Et quelles sont les forces du jeu vidéo africain ?
Le fait d’avoir été colonisé par, un peu tout le monde – notamment au Cameroun – nous a donné une énorme élasticité culturelle. C’est-à-dire que quand nous faisons un jeu en Afrique, on a l’opportunité de faire un jeu qui est compris à la fois aux Etats-Unis, en Chine, en Europe. Parce qu’on peut donner des vues centrales à plusieurs thèmes. Et puis on a aussi une grosse diversité culturelle qui donne un vivier d’imagination.
Donc la diversité culturelle comme force. Et quelle serait la faiblesse du jeu vidéo africain aujourd’hui en 2017 ?

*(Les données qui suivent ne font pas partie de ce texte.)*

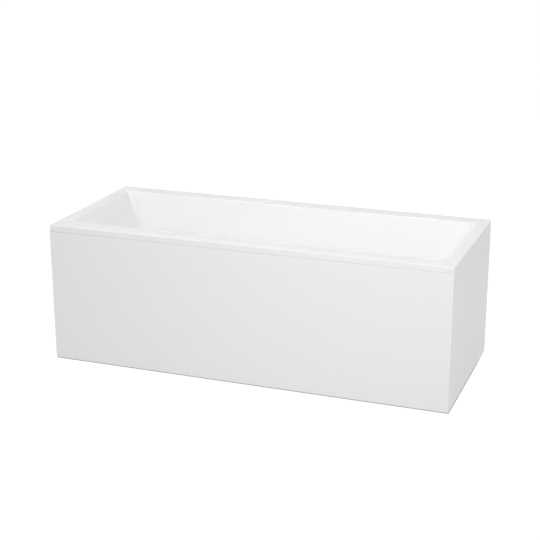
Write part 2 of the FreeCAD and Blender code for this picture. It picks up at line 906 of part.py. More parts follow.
def front_panel():
    body = new_body("front_panel")
    tray(body, "front", "-half_length", "seam_x - panel_seam", "-half_width", "panel_back",
         "toe_gap", "panel_top", Vector(0, 1, 0))
    pad(
        body, "corner_cover", "Z", "toe_gap", "panel_top - toe_gap",
        lambda sketch: rectangle(
            sketch, "seam_x - panel_seam - 1", "half_length", "-half_width", "panel_sheet - half_width"
        ),
    )
    at_top = level("panel_top")
    fillet(body, "front_top_round", "panel_edge",
           lambda box: at_top(box) and near(box.YMax, "-half_width"))
    fillet(body, "front_corner_round", "panel_edge",
           lambda box: near(box.XMin, "half_length") and near(box.YMax, "-half_width"))
    bores(body, "seam_screw_holes", "X", "seam_x - panel_seam - panel_sheet - 1", "panel_sheet + 2",
          seam_screw_places(), "screw_bore")
    node(body, "front_panel")


def end_panel():
    body = new_body("end_panel")
    flange = "(panel_back + panel_sheet)"
    tray(body, "end", "half_length - panel_depth", "half_length", flange, "half_width",
         "toe_gap", "end_panel_top", Vector(-1, 0, 0))
    seam = "panel_sheet + panel_seam - half_width"
    pad(
        body, "seam_cover", "Z", "toe_gap", "end_panel_top - toe_gap",
        lambda sketch: rectangle(sketch, "seam_x", "half_length", seam, f"{flange} + 1"),
    )
    bores(body, "blind_screw_holes", "X", "seam_x - 1", "panel_sheet",
          seam_screw_places() + tab_screw_places(), "screw_bore")
    node(body, "end_panel")


def front_clip_places():
    return [f"{place} * clip_x" for place in (-1, 0, 1)]


def front_clip_screws():
    return [(x, "clip_screw_y") for x in front_clip_places()]


def end_clip_places():
    return [f"{place} * clip_x / 3" for place in (-1, 1)]


def end_clip_screws():
    return [("end_clip_screw_x", y) for y in end_clip_places()]


def step_profile(root, leg, inward, tip, seat):
    """A bent strip seen from its end: its root under the batten, its tip under a flange's seat."""
    back = f"({leg} + {inward} * clip_sheet)"
    return [
        (root, "lip_bottom"), (root, "lip_bottom - clip_sheet"), (back, "lip_bottom - clip_sheet"),
        (back, f"{seat} - clip_sheet"), (tip, f"{seat} - clip_sheet"), (tip, seat),
        (leg, seat), (leg, "lip_bottom"),
    ]


def spring_clip(name, axis, centre, profile, hole):
    body = new_body(name)
    pad(body, name + "_strip", axis, f"{centre} - clip_width / 2", "clip_width",
        lambda sketch: outline(sketch, profile))
    bores(body, name + "_hole", "Z", "lip_bottom - clip_sheet - 1", "clip_sheet + 2", [hole], "screw_bore")
    node(body, name)


def panel_clips():
    """Spring strips under the battens that hold the top flanges of both panels."""
    front = step_profile("-batten_inner", "clip_leg", "1", "panel_back - clip_reach",
                         "(panel_top - panel_sheet)")
    for index, (x, hole) in enumerate(zip(front_clip_places(), front_clip_screws()), start=1):
        spring_clip(f"front_panel_clip_{index}", "X", x, front, hole)
    end = step_profile("end_batten_inner", "end_clip_leg", "-1",
                       "half_length - panel_depth + clip_reach", "(end_panel_top - panel_sheet)")
    for index, (y, hole) in enumerate(zip(end_clip_places(), end_clip_screws()), start=1):
        spring_clip(f"end_panel_clip_{index}", "Y", y, end, hole)


def panel_bracket(name, side):
    """A strip from inside a rail's front end down to the front panel's bottom flange."""
    body = new_body(name)
    thin, low = "bracket_sheet", "(toe_gap + panel_sheet)"
    leg, tip = "(panel_back + bracket_sheet)", "(panel_back - clip_reach)"
    profile = [
        ("bracket_screw_y + rail_width / 4", "rail_web"), (f"{leg} - {thin}", "rail_web"),
        (f"{leg} - {thin}", f"{low} + {thin}"), (tip, f"{low} + {thin}"), (tip, low),
        (leg, low), (leg, f"rail_web - {thin}"),
        ("bracket_screw_y + rail_width / 4", f"rail_web - {thin}"),
    ]
    width = "(rail_width - 4 * rail_sheet)"
    pad(body, name + "_strip", "X", f"-{width} / 2", width, lambda sketch: outline(sketch, profile))
    bores(body, name + "_hole", "Z", f"rail_web - {thin} - 1", f"{thin} + 2",
          [("0", "bracket_screw_y")], "screw_bore")
    move(body, x=f"{side} * rail_x")
    node(body, name)


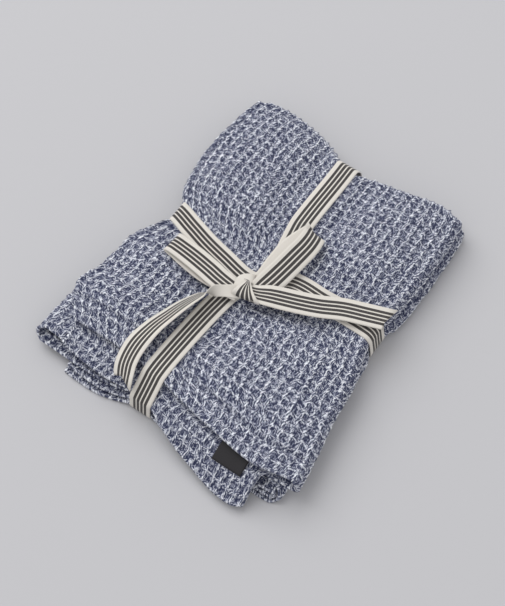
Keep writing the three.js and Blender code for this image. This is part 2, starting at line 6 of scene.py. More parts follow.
# %% Load the frame
import math
import bpy
import numpy as np
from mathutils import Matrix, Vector


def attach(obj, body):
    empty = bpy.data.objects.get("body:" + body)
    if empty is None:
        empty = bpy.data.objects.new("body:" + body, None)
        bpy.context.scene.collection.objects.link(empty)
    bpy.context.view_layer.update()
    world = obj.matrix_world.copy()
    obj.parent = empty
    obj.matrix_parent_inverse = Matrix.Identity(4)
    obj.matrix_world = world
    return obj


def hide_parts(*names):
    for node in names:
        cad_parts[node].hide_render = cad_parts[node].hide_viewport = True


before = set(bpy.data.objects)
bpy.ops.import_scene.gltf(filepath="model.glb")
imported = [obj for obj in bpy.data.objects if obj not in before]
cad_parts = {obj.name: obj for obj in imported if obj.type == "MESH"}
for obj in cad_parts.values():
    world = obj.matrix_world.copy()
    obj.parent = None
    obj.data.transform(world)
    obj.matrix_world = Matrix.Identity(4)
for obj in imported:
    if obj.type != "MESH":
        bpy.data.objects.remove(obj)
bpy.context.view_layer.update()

# %% [markdown]
# The picture is taken from above the bundle's near right corner with a long lens, so the bundle shows
# its top, its near end and its rolled side. A camera could be turned by angles until the view fits.
# Here it gets a place and a point to look at, because two points are easier to read and to correct.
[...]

L’énorme retard technique de savoir-faire. C’est-à-dire qu’aujourd’hui vous pouvez donner 300 millions de dollars, par exemple, à Kiro’o, on ne pourra pas refaire GTA5. Vous nous donnez le même budget on ne peut pas. La prochaine génération de « game designers » du continent ne doit pas émerger du chaos comme nous on l’a fait. Il faudrait qu’il y ait un circuit de formation, d’intégration, qui transmette de l’expérience et qui renforce la qualité de l’industrie.